Re^4: Database Search Format Engine
by Polyglot (Chaplain) on Jun 17, 2009 at 23:46 UTC
    moritz,

    This is not an issue of indexing. In fact, this should be compatible with most any search indexing system. MySQL supports the Asian languages well enough to satisfy me. The difficulty here is more of a Perl problem.

    The issue is that of reformating the search from a few search words into a Mysql "SELECT * FROM MyTable WHERE ..." type query.

    The core of the Perl issue seems to revolve around word-boundary issues. The Asian languages run all words together, so that a sentence appears as if it were one word (i.e. no white space to delimit words). The \w, \b, \d, etc. are supposed to be compatible with any language, but in actual practice, they have shortcomings when dealing with the double-byte character word boundaries. I have had to replace \w in my code for \p{...} type expressions.

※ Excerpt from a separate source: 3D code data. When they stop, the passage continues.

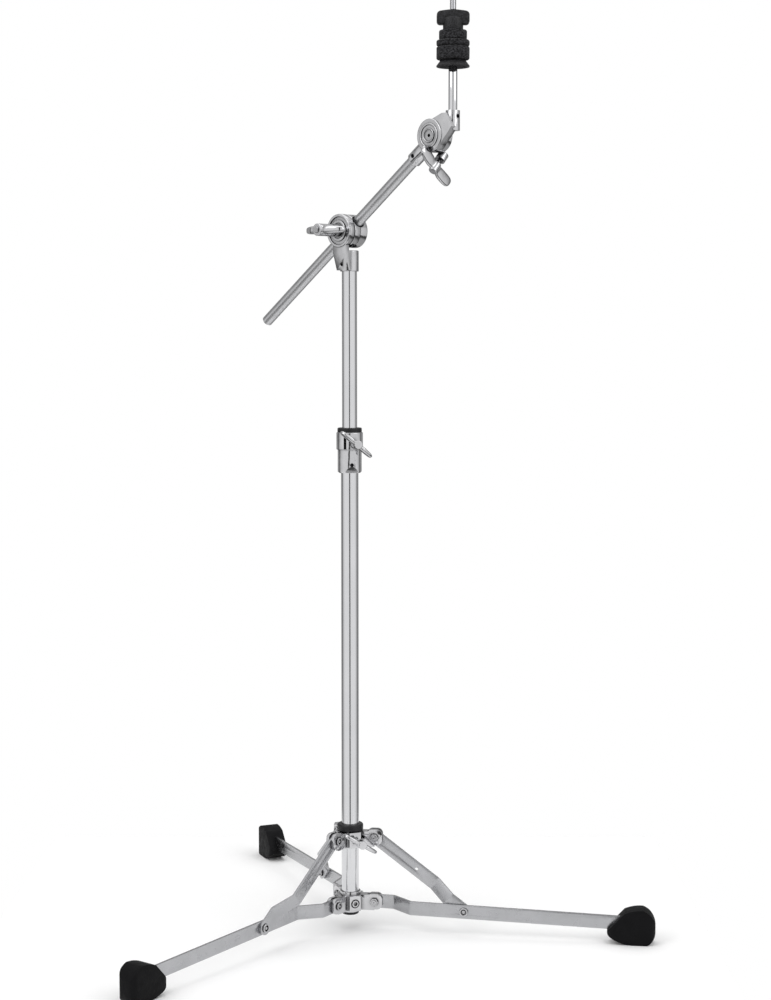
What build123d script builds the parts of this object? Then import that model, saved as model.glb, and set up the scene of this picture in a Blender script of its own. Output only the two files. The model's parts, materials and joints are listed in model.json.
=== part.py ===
from build123d import *
import os
from math import atan2, cos, degrees, hypot, radians, sin, tan

# Cymbal boom stand. Millimetres, +Z up, origin on the floor below the tube's axis.

# ------------------------------------------------------------------ clearances
running_gap = 0.05  # radial, between a shaft and the bore it turns or slides in
seat_gap = 0.05  # between pieces that are fixed together
moving_gap = 0.3  # between faces of pieces that move past each other

# ------------------------------------------------------------------ tubes
lower_tube_od = 22.2
upper_tube_od = 19.1
tube_wall = 1.2
lower_tube_bottom = 22.0
lower_tube_length = 597.0
upper_tube_length = 446.0
upper_tube_showing = 196.8  # between the height bush and the boom bracket

plug_head_height = 3.5
plug_spigot_height = 12.0
plug_round = 2.0

guide_height = 14.0
guide_spigot_height = 12.0

# ------------------------------------------------------------------ legs
leg_count = 3
first_leg_azimuth = -7.0
leg_pivot_radius = 32.0
leg_pivot_height = 36.0
rivet_radius = 149.0
rivet_height = 32.0
leg_reach = 360.0  # from the tube's axis to the end of the bar, inside the foot
bar_height = 17.5
bar_thickness = 3.2
bar_bend_radius = 5.0
leg_joggle_start = 25.0
leg_joggle_end = 49.0
leg_joggle = 22.0
brace_joggle_start = 98.0  # from the brace's upper end
brace_joggle_end = 122.0
brace_hole_d = 4.0
brace_hole_place = 68.0  # from the brace's upper end
leg_fold = 84.0  # degrees

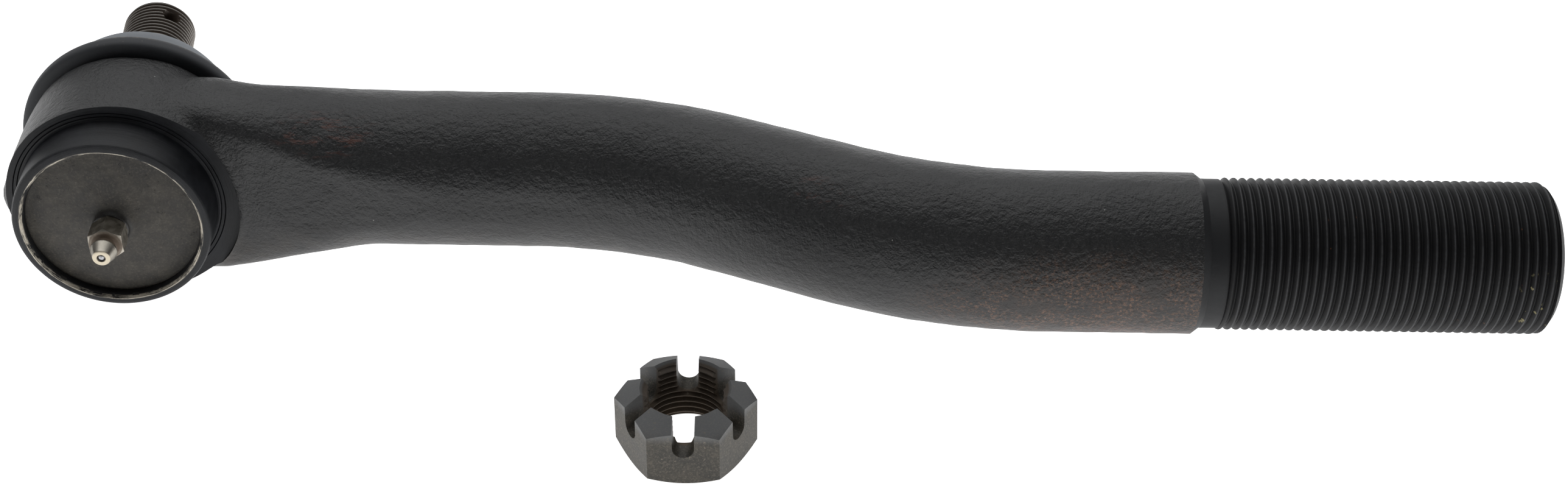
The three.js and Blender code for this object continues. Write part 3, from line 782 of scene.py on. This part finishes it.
bearing_steel = machined("oiled_bearing", (0.20, 0.19, 0.175), (0.33, 0.31, 0.285), 0.32)
spring_steel = machined("dark_spring", (0.10, 0.10, 0.105), (0.2, 0.2, 0.205), 0.34)
for node in ("upper_bearing", "lower_bearing"):
    refinished(node, bearing_steel)


def coil_spring(name, node, radius, wire, low, high, turns):
    """A round wire wound about the socket's axis, climbing evenly from one height to another."""
    angle = np.linspace(0, 2 * np.pi * turns, int(turns * 40) + 1)[:, None]
    section = circle(14)[None, :]
    wide = radius + wire * np.cos(section)
    tall = low + (high - low) * angle / angle[-1] + wire * np.sin(section)
    spring = skinned(name, placed(around(wide, tall, angle)))
    smoothed(spring, 60)
    spring.data.materials.append(spring_steel)
    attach(spring, "socket_body")
    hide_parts(node)
    return spring


# Each stands on a face, the cover's inside and the fitting's shoulder, and gets a mesh of its own.
preload_coil = coil_spring("preload_coil", "preload_spring", radius=15.5, wire=1.2, low=-21.14,
                           high=-15.5, turns=2.2)
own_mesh(preload_coil)
check_coil = coil_spring("check_coil", "grease_check_spring", radius=0.95, wire=0.16, low=-37.57,
                         high=-34.34, turns=5)
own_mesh(check_coil)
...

    Kino search lists its language compatibilities under "Features" as:

    * Full support for 12 Indo-European languages.

    My first efforts at making this program work on Chinese also failed miserably. I was disappointed that the Perl regex would not work as it was supposed to according to the documentation I had found. (I had used \w in the beginning.)

    So, for KinoSearch to have the same flaw would not surprise me at all. Most programmers do not purposely avoid the common regex tokens just so that they can be certain their code will be compatible with any language.

    Who knows...maybe I'm not reinventing this wheel after all?